**Data lines:**

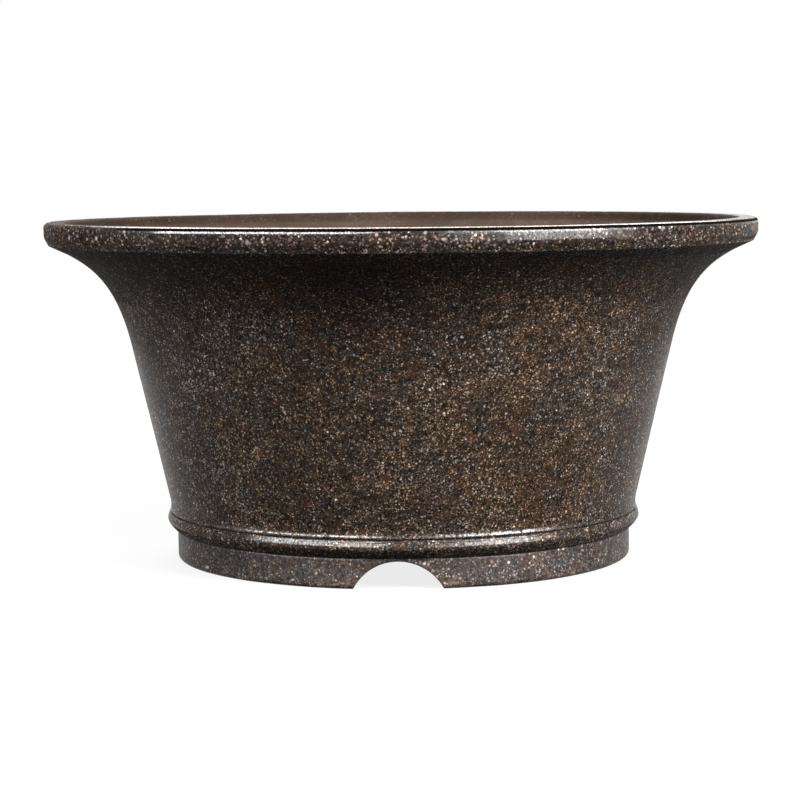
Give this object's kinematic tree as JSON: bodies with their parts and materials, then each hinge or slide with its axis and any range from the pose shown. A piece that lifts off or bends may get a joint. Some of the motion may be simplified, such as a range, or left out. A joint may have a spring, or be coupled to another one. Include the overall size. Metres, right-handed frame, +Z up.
{
  "type": "round flower pot",
  "caption": "Round stoneware flower pot with a flared wall, a broad outward lip, a waist bead and an arched foot ring around a drained floor.",
  "frame": {"origin": "on the pot's vertical axis, at the level of the foot's underside", "axes": "+Z up along the pot's axis; one foot arch faces -Y, the pictured front"},
  "size_m": [0.25, 0.25, 0.1188],
  "materials": {
    "lip_clay": "unglazed fired stoneware, smoothed, with pale grains",
    "wall_clay": "unglazed fired stoneware, smoothed, with golden grains",
    "bead_clay": "unglazed fired stoneware, smoothed, with golden grains",
    "floor_clay": "unglazed fired stoneware, left rougher inside",
    "foot_clay": "unglazed fired stoneware, a little paler and drier"
  },
  "bodies": {
    "root": {"rim_lip": "lip_clay", "body_wall": "wall_clay", "waist_bead": "bead_clay", "floor_slab": "floor_clay", "foot_ring": "foot_clay"}
  },
  "joints": []
}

**The problem:** Write out all the data again, exactly as it appears.

**The result:**
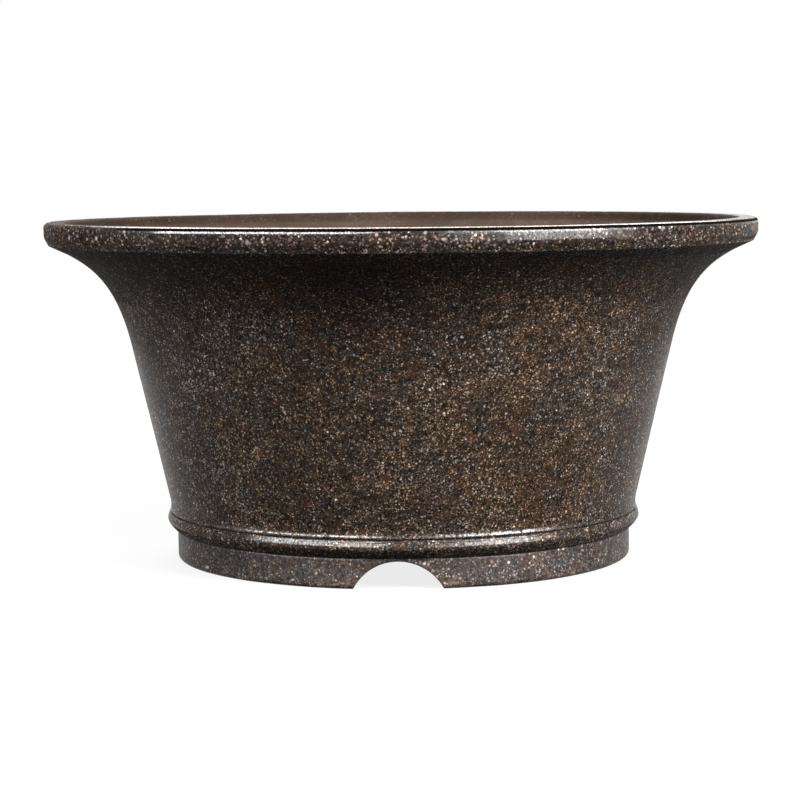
Give this object's kinematic tree as JSON: bodies with their parts and materials, then each hinge or slide with its axis and any range from the pose shown. A piece that lifts off or bends may get a joint. Some of the motion may be simplified, such as a range, or left out. A joint may have a spring, or be coupled to another one. Include the overall size. Metres, right-handed frame, +Z up.
{
  "type": "round flower pot",
  "caption": "Round stoneware flower pot with a flared wall, a broad outward lip, a waist bead and an arched foot ring around a drained floor.",
  "frame": {"origin": "on the pot's vertical axis, at the level of the foot's underside", "axes": "+Z up along the pot's axis; one foot arch faces -Y, the pictured front"},
  "size_m": [0.25, 0.25, 0.1188],
  "materials": {
    "lip_clay": "unglazed fired stoneware, smoothed, with pale grains",
    "wall_clay": "unglazed fired stoneware, smoothed, with golden grains",
    "bead_clay": "unglazed fired stoneware, smoothed, with golden grains",
    "floor_clay": "unglazed fired stoneware, left rougher inside",
    "foot_clay": "unglazed fired stoneware, a little paler and drier"
  },
  "bodies": {
    "root": {"rim_lip": "lip_clay", "body_wall": "wall_clay", "waist_bead": "bead_clay", "floor_slab": "floor_clay", "foot_ring": "foot_clay"}
  },
  "joints": []
}